Pompeo, Kim Jong Un Had Secret Meeting

World

Soon-to-be Secretary of State Mike Pompeo made a secret trip to North Korea to meet with reclusive leader Kim Jong-Un last month in order to lay the ground work for a summit between Kim and President Trump, it was recently revealed. The trip occurred over Easter weekend. Knowledge of the trip was closely guarded, with only a limited number of administration officials being aware of it.

“I’m optimistic that the United States government can set the conditions for that appropriately so that the president and the North Korean leader can have that conversation [that] will set us down the course of achieving a diplomatic outcome that America so desperately — America and the world so desperately need,” Pompeo told the Senate Foreign Relations Committee last week during his confirmation hearing for the Secretary of State position.

Pompeo is currently the Director of the CIA.

President Trump seemed to allude to the clandestine meeting shortly after it took place earlier this month. “We have had direct talks at very high levels, extremely high levels with North Korea,” Trump said during a meeting with Japanese Prime Minister Shinzo Abe at the President’s Florida estate Mar-a-Lago.

He didn’t elaborate at the time about the meetings or who was involved in them but would subsequently confirm Pompeo’s meeting Kim in a post on Twitter.

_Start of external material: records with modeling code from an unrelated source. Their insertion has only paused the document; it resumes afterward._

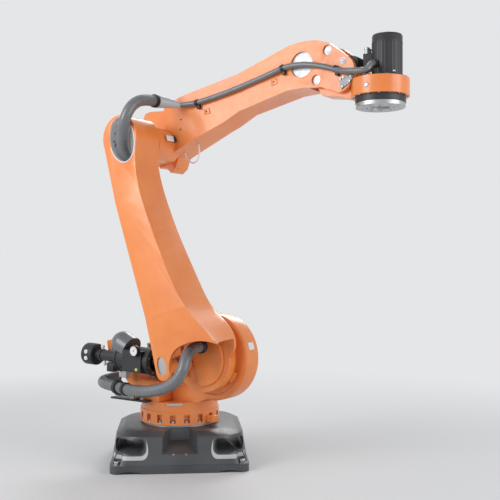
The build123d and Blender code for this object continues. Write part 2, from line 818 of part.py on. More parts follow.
# Wrist housing: a tongue in the arm's fork and a drum round the last axis
with BuildPart() as wrist_housing:
    with BuildSketch(level_plane(wrist_ahead + wrist_reach, 0, wrist_up + housing_low)):
        Circle(housing_radius)
        with BuildLine():
            Polyline(
                (0, housing_radius), (-shoulder_block, block_half), (-shoulder_block, -block_half),
                (0, -housing_radius), close=True,
            )
        make_face()
    extrude(amount=housing_top - housing_low)
    with BuildSketch(wrist.offset(-housing_radius)):
        Circle(cheek_clearance)
    extrude(amount=2 * housing_radius, mode=Mode.SUBTRACT)
    with BuildSketch(wrist.offset(-tongue_half)):
        Circle(tongue_radius)
        with BuildLine():
            Polyline(
                *scaled(tongue_top_shares, tongue_radius), (tongue_drop_share * tongue_radius, housing_top),
                (wrist_reach, housing_top), (wrist_reach, housing_low),
                (tongue_heel_share * tongue_radius, housing_low), *scaled(tongue_low_shares, tongue_radius),
                close=True,
            )
        make_face()
    extrude(amount=2 * tongue_half)
    with BuildSketch(wrist.offset(seat_gap - fork_half)):
        Circle(tongue_hub_radius)
    extrude(amount=2 * (fork_half - seat_gap))
write(wrist_housing, "wrist_housing")

# Last gear under the housing, the turning tool flange and the motor on top
last_axis = level_plane(wrist_ahead + wrist_reach, 0, wrist_up)
with BuildPart() as wrist_gear:
    with BuildSketch(last_axis.offset(housing_low)):
        Circle(gear_radius)
    extrude(amount=-gear_height)
write(wrist_gear, "wrist_gear")
with BuildPart() as tool_flange:
    with BuildSketch(last_axis.offset(flange_face)):
        Circle(flange_radius)
    extrude(amount=housing_low - gear_height - seat_gap - flange_face)
    with BuildSketch(last_axis.offset(flange_face)):
        Circle(flange_bore)
    extrude(amount=flange_recess, mode=Mode.SUBTRACT)
    with BuildSketch(last_axis.offset(flange_face)):
        with PolarLocations(flange_bolt_radius, flange_bolt_count):
            Circle(flange_bolt_hole / 2)
    extrude(amount=flange_recess, mode=Mode.SUBTRACT)
write(tool_flange, "tool_flange")
wrist_motor = build_motor(
    shifted(last_axis, wrist_motor_shift, -wrist_motor_side, housing_top), wrist_motor_radius,
    wrist_motor_height, motor_box_lift, wrist_motor_box_turn,
)
write(wrist_motor, "wrist_motor")

# Dark cover over the gear of the wrist joint
with BuildPart() as wrist_cover:
    with BuildSketch(shifted(wrist, cover_ahead, cover_up, -cover_half)):
        Circle(cover_radius)
    extrude(amount=2 * cover_half)
    with BuildSketch(shifted(wrist, cover_front, -cover_radius, -cover_half)):
        Rectangle(cover_radius, 4 * cover_radius, align=(Align.MIN, Align.CENTER))
    extrude(amount=2 * cover_half, mode=Mode.SUBTRACT)
    add(wrist_housing.part, mode=Mode.SUBTRACT)
write(wrist_cover, "wrist_cover")

# Side plate by the wrist joint
with BuildPart() as wrist_bracket:
    with BuildSketch(shifted(arm, arm_length, 0, arm_half_tip)):
        with BuildLine():
            Polyline(*scaled(wrist_bracket_shares, arm_half_tip), close=True)
        make_face()
    extrude(amount=bracket_thickness)
write(wrist_bracket, "wrist_bracket")

# Balancing cylinder: a barrel open at its front, a rear tube and its end cap
with BuildPart() as balancer_barrel:
    with BuildSketch(facing_along(barrel, barrel_back, 0, balancer_plane)):
        Circle(barrel_radius)
    extrude(amount=barrel_front - barrel_back)
    with BuildSketch(facing_along(barrel, barrel_front, 0, balancer_plane)):
        Circle(barrel_bore)
    extrude(amount=-bore_depth, mode=Mode.SUBTRACT)
    with BuildSketch(facing_along(barrel, barrel_back, 0, balancer_plane)):
        Circle(tube_radius)
    extrude(amount=-end_cap_back - barrel_back + end_cap_length)
    with BuildSketch(barrel.offset(balancer_plane - tube_radius - trunnion_collar)):
        Circle(trunnion_radius + trunnion_collar)
    extrude(amount=tube_radius + trunnion_collar)
write(balancer_barrel, "balancer_barrel")
with BuildPart() as barrel_end_cap:
    with BuildSketch(facing_along(barrel, end_cap_length - end_cap_back, 0, balancer_plane)):
        Circle(end_cap_radius)
    extrude(amount=-end_cap_length)
    chamfer(barrel_end_cap.edges(), horn_edge / 4)
write(barrel_end_cap, "barrel_end_cap")

# Valve block, accumulator and gauge on the barrel
with BuildPart() as valve_block:
    with BuildSketch(shifted(barrel, block_middle, 0, balancer_plane + block_depth_in)):
        with Locations((0, 0)):
            Rectangle(block_length, block_height)
    extrude(amount=barrel_radius + block_proud - block_depth_in)
    with BuildSketch(facing_along(barrel, barrel_back - overrun, 0, balancer_plane)):
        Circle(barrel_radius)
    extrude(amount=barrel_front - barrel_back + 2 * overrun, mode=Mode.SUBTRACT)
write(valve_block, "valve_block")
with BuildPart() as accumulator:
    tank = shifted(side_plane(accumulator_ahead, accumulator_up, accumulator_tilt), 0, 0, balancer_plane)
    dome_middle = -accumulator_length
    dome_share = cos(pi / 4)
    with BuildSketch(tank):
        with BuildLine():
            Polyline((dome_middle, 0), (0, 0), (0, accumulator_radius), (dome_middle, accumulator_radius))
            ThreePointArc(
                (dome_middle, accumulator_radius),
                (dome_middle - accumulator_radius * dome_share, accumulator_radius * dome_share),
                (dome_middle - accumulator_radius, 0),
            )
            Line((dome_middle - accumulator_radius, 0), (dome_middle, 0))
        make_face()
    revolve(axis=Axis(tank.origin, tank.x_dir))
    with BuildSketch(facing_along(barrel, barrel_back - side_gap, 0, balancer_plane)):
        Circle(barrel_radius)
    extrude(amount=barrel_front - barrel_back, mode=Mode.SUBTRACT)
    with BuildSketch(facing_along(barrel, barrel_back, 0, balancer_plane)):
        Circle(tube_radius)
    extrude(amount=-barrel_front, mode=Mode.SUBTRACT)
write(accumulator, "accumulator")
with BuildPart() as pressure_gauge:
    with BuildSketch(shifted(barrel, gauge_along, gauge_up, balancer_plane + barrel_radius + block_proud)):
        Circle(gauge_radius)
    extrude(amount=gauge_thickness)
write(pressure_gauge, "pressure_gauge")

# Piston rod with its eye on the link arm's pin
with BuildPart() as piston_rod:
    with BuildSketch(shifted(barrel, pin_distance, 0, balancer_plane - eye_half)):
        Circle(eye_radius)
    extrude(amount=2 * eye_half)
    with BuildSketch(facing_along(barrel, pin_distance, 0, balancer_plane)):
        Circle(rod_radius)
    extrude(amount=-rod_length)
    with BuildSketch(shifted(barrel, pin_distance, 0, balancer_plane - eye_half)):
        Circle(pin_diameter / 2 + seat_gap)
    extrude(amount=2 * eye_half, mode=Mode.SUBTRACT)
write(piston_rod, "piston_rod")

# Main hose on the column, from under the horn to the middle of the shoulder
lower_route = [
    (-300, 235, 520), (-345, 320, 510), (-300, 395, 500), (-180, 425, 494), (-60, 450, 490), (60, 478, 490),
    (180, 500, 500), (300, 508, 525), (395, 508, 572), (440, 500, 638), (432, 462, 706),
    (405, 400, 742), (398, 330, 756),
    (398, 272, 756),
]
lower_points = [robot_point(*place) for place in lower_route]
with BuildPart() as lower_hose:
    with BuildLine() as lower_line:
        smooth_path(lower_points, "lower_hose")
    with BuildSketch(Plane(lower_line.line @ 0, z_dir=lower_line.line % 0)):
        Circle(main_hose_radius)
    sweep(transition=Transition.ROUND)
write(lower_hose, "lower_hose")
report_hose("lower hose", lower_line, lower_hose, main_hose_radius)

# Bracket on the horn with the ring that holds the main hose
ring_middle = robot_point(*[(a + b) / 2 for a, b in zip(lower_route[3], lower_route[4])])
ring_way = lower_points[4] - lower_points[3]
ring_outer = main_hose_radius + clip_wall
ring_near = (lower_route[3][1] + lower_route[4][1]) / 2
with BuildPart() as hose_bracket:
    with BuildSketch(Plane(ring_middle - ring_way.normalized() * (clip_width / 2), z_dir=ring_way)):
        Circle(ring_outer)
    extrude(amount=clip_width)
    arm_seat = level_plane(bracket_reach, horn_near, ring_middle.Z - ring_outer - bracket_wall / 2)
    with BuildSketch(arm_seat):
        Rectangle(2 * clip_width, ring_near - horn_near, align=(Align.CENTER, Align.MAX))
    extrude(amount=bracket_wall)
    with BuildSketch(side_plane(bracket_reach, ring_middle.Z - ring_outer).offset(horn_near)):
        Rectangle(2 * clip_width, bracket_foot)
    extrude(amount=bracket_wall)
    with BuildSketch(Plane(ring_middle - ring_way.normalized() * clip_width, z_dir=ring_way)):
        Circle(main_hose_radius + seat_gap)
    extrude(amount=2 * clip_width, mode=Mode.SUBTRACT)
write(hose_bracket, "hose_bracket")

# Main hose over the elbow, held by the arm
upper_route = [
    (-45, -80, 455), (-36, -38, 478), (2, 2, 508), (52, 45, 540), (108, 108, 556), (140, 170, 515),
    (150, 212, 420),
    (152, 215, 310),
]
upper_points = [arm.from_local_coords(place) for place in upper_route]
with BuildPart() as upper_hose:
    with BuildLine() as upper_line:
        smooth_path(upper_points, "upper_hose")
    with BuildSketch(Plane(upper_line.line @ 0, z_dir=upper_line.line % 0)):
        Circle(main_hose_radius)
    sweep(transition=Transition.ROUND)
write(upper_hose, "upper_hose")
report_hose("upper hose", upper_line, upper_hose, main_hose_radius)

# Thin hose along the arm's near face to the wrist motor
thin_route = [
    (222, 186, 184), (290, 166, 172), (357, 160, 156), (496, 152, 136), (637, 152, 118),
    (760, 148, 118), (880, 146, 118),
    (951, 148, 118), (1036, 129, 118), (1121, 95, 118), (1201, 49, 118), (1273, 4, 118), (1334, -30, 118),
]
thin_end_route = [(124, 6, 106), (140, 30, 78), (145, 50, 57), (146, 55, 36)]
thin_points = [arm.from_local_coords(place) for place in thin_route]
thin_points += [wrist.from_local_coords(place) for place in thin_end_route]
with BuildPart() as thin_hose:
    with BuildLine() as thin_line:
        smooth_path(thin_points, "thin_hose")
    with BuildSketch(Plane(thin_line.line @ 0, z_dir=thin_line.line % 0)):
        Circle(thin_hose_radius)
    sweep(transition=Transition.ROUND)
write(thin_hose, "thin_hose")
report_hose("thin hose", thin_line, thin_hose, thin_hose_radius)

# Sensor cable in a loop under the arm's root
cable_route = [
    (96, -66, 60), (97, -92, 60), (112, -124, 60), (142, -150, 60), (177, -147, 60),
    (203, -117, 60), (211, -80, 60),
    (212, -48, 60),
]
cable_points = [arm.from_local_coords(place) for place in cable_route]
with BuildPart() as service_cable:
    with BuildLine() as cable_line:
        smooth_path(cable_points, "service_cable")
    with BuildSketch(Plane(cable_line.line @ 0, z_dir=cable_line.line % 0)):
        Circle(cable_radius)
    sweep(transition=Transition.ROUND)
    add(arm_casting.part, mode=Mode.SUBTRACT)
write(service_cable, "service_cable")
report_hose("service cable", cable_line, service_cable, cable_radius)

# Grey sleeve where the main hose narrows to the thin one
sleeve_start = upper_points[-1]
sleeve_end = thin_points[0]
sleeve_way = sleeve_end - sleeve_start
with BuildPart() as hose_sleeve:
    with BuildSketch(Plane(sleeve_start, z_dir=sleeve_way)):
        Circle(main_hose_radius + sleeve_wall)
    with BuildSketch(Plane(sleeve_end, z_dir=sleeve_way)):
        Circle(thin_hose_radius + sleeve_wall)
    loft()
    add(upper_hose.part, mode=Mode.SUBTRACT)
    add(thin_hose.part, mode=Mode.SUBTRACT)
write(hose_sleeve, "hose_sleeve")
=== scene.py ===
"""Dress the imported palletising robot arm: castings, motors, hoses and fasteners in a plain studio."""
from __future__ import annotations

import logging
import math
from dataclasses import dataclass
from enum import Enum
from typing import Sequence

import bmesh
import bpy
from mathutils import Matrix, Vector
from mathutils.bvhtree import BVHTree


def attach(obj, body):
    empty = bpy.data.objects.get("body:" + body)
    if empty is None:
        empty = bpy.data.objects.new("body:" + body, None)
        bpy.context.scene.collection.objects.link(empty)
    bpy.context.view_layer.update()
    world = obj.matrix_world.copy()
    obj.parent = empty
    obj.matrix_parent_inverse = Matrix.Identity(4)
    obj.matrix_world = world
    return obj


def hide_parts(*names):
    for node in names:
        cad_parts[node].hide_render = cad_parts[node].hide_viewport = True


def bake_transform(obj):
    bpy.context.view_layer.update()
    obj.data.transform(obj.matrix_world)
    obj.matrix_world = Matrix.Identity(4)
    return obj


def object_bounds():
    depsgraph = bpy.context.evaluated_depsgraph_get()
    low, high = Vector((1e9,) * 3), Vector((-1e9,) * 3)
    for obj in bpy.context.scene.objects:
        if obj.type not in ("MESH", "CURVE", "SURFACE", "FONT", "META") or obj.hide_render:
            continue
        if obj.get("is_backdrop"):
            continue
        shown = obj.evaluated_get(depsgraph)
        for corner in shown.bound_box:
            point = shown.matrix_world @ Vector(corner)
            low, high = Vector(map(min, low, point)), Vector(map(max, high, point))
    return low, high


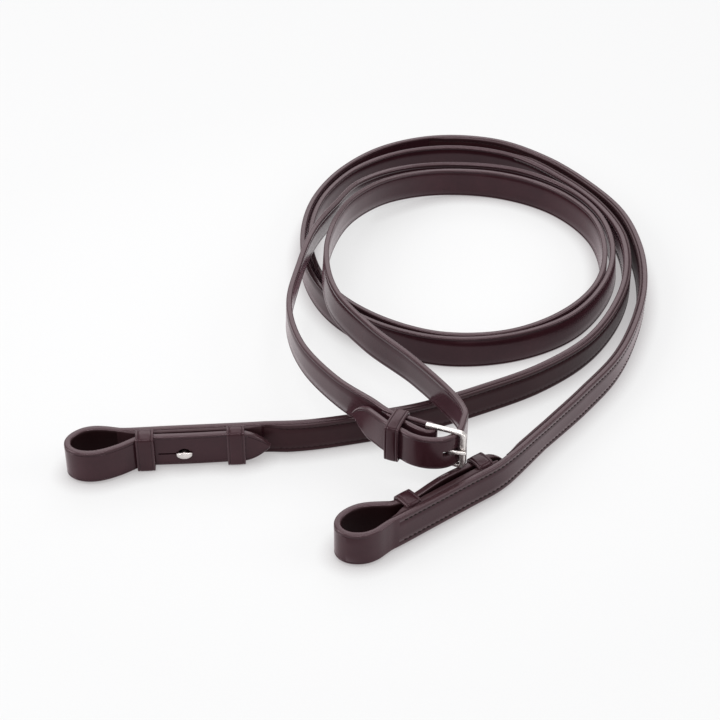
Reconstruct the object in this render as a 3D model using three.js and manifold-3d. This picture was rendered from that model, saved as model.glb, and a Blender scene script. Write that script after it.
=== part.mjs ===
// A pair of English leather reins with hook-stud bit ends and a centre buckle, laid in a loose coil.
// Every strap stands on its edge. Units are millimetres, +Z is up, z = 0 is the resting surface, and the
// origin is under the middle of the whole coil.
import * as THREE from "three";
import { mergeVertices } from "three/addons/utils/BufferGeometryUtils.js";
import Module from "manifold-3d";

const wasm = await Module();
wasm.setup();

// Driving dimensions
const STRAP_WIDTH = 20.4;
const STRAP_THICK = 3.4;
const LINING_THICK = 1.3;
const LINING_WIDTH = 19.6;
const GRIP_START = 110; // from the tip of the bit loop
const GRIP_LENGTH = 456; // the lined half of each rein, measured from the stitched bit end
const GAP = 0.3; // clearance between pieces that touch
const STRAP_STEP = 8; // length of one facet along a rein
const BEND_STEP = 1.6; // length of one facet along a tight bend

// Bit end: u runs along the rein from the tip of the bit loop, v across its layers towards the tail
const END_RISE = 1.5; // the keepers rest on the surface and hold the strap this far off it
const THROAT = 30; // where the bit loop opens
const BILLET_THICK = 3.8;
const TAIL_TIP = 112.5;
const TIP_LENGTH = 17;
const KEEPER_LENGTH = 10;
const KEEPER_WALL = 1.2;
const KEEPER_SLACK = 0.3;
const FRONT_KEEPER = 43;
const REAR_KEEPER = 93.5;
const STUD_PLACE = 64.5;
const STUD_LIFT = -1.9; // the stud sits just below the middle of the strap
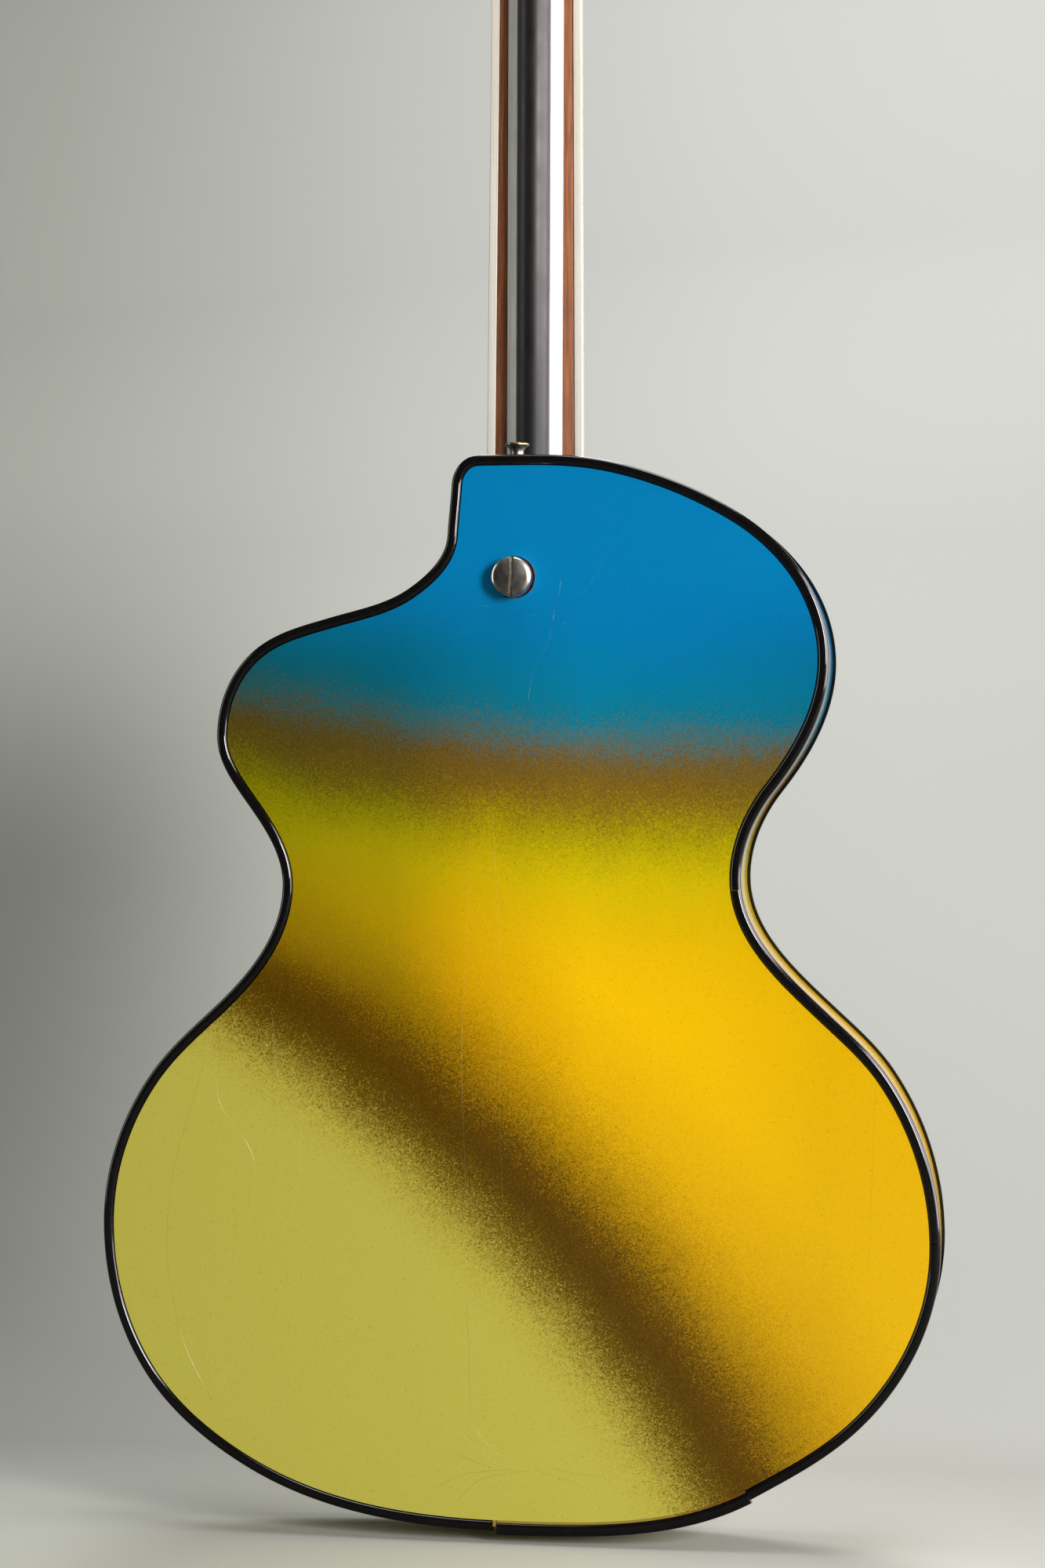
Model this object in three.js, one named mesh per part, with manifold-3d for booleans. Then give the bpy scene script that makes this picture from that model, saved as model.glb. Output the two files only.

“Mike Pompeo met with Kim Jong Un in North Korea last week,” he wrote. “Meeting went very smoothly and a good relationship was formed. Details of Summit are being worked out now. Denuclearization will be a great thing for World, but also for North Korea!”

North Korea’s rogue regime surprised the international community last month when they announced a desire to completely halt its nuclear program and meet with U.S. President Donald Trump face-to-face to discuss the permanent denuclearization of the Korean Peninsula.

A statement was read by South Korean national security chief Chung Eui-yong near the entrance to the West Wing of the White House during a visit there in March relaying Kim’s offer to President Trump. The President accepted it and details began being discussed.

Mr. Trump has indicated a meeting would happen between he and Kim probably in early June. Five sites are being discussed as possible meeting points between the two leaders. None are in the U.S. or on the Korean Peninsula according to the President and administration officials. Potential locations include Southeast Asia and Europe.

Pompeo’s meeting with Kim Jong Un was the highest-level contact between the U.S. and North Korea’s government since 2000. Then-Secretary of State Madeleine Albright met with Kim Jong Il, Kim father, that year to discuss strategic issues.

Kim Jong Un started the year calling for a “melting” of frozen relations between the North and the South in 2018. Talks between the two Korean nations accelerated after Kim sent a North Korean delegation to the Winter Olympic Games in Seoul in February. The two countries marched under a single flag during the opening ceremony in a further sign of unity.

The U.S. government is holding out hope that the North Korean regime is serious about denuclearizing and the tamping down hostilities on the Korean Peninsula, but have been cautious in their public comments leading up to any talks between the two nations.

“It’s possible things won’t go well and we won’t have the meetings, and we’ll just continue to go on this very strong path we have taken,” the President said last week.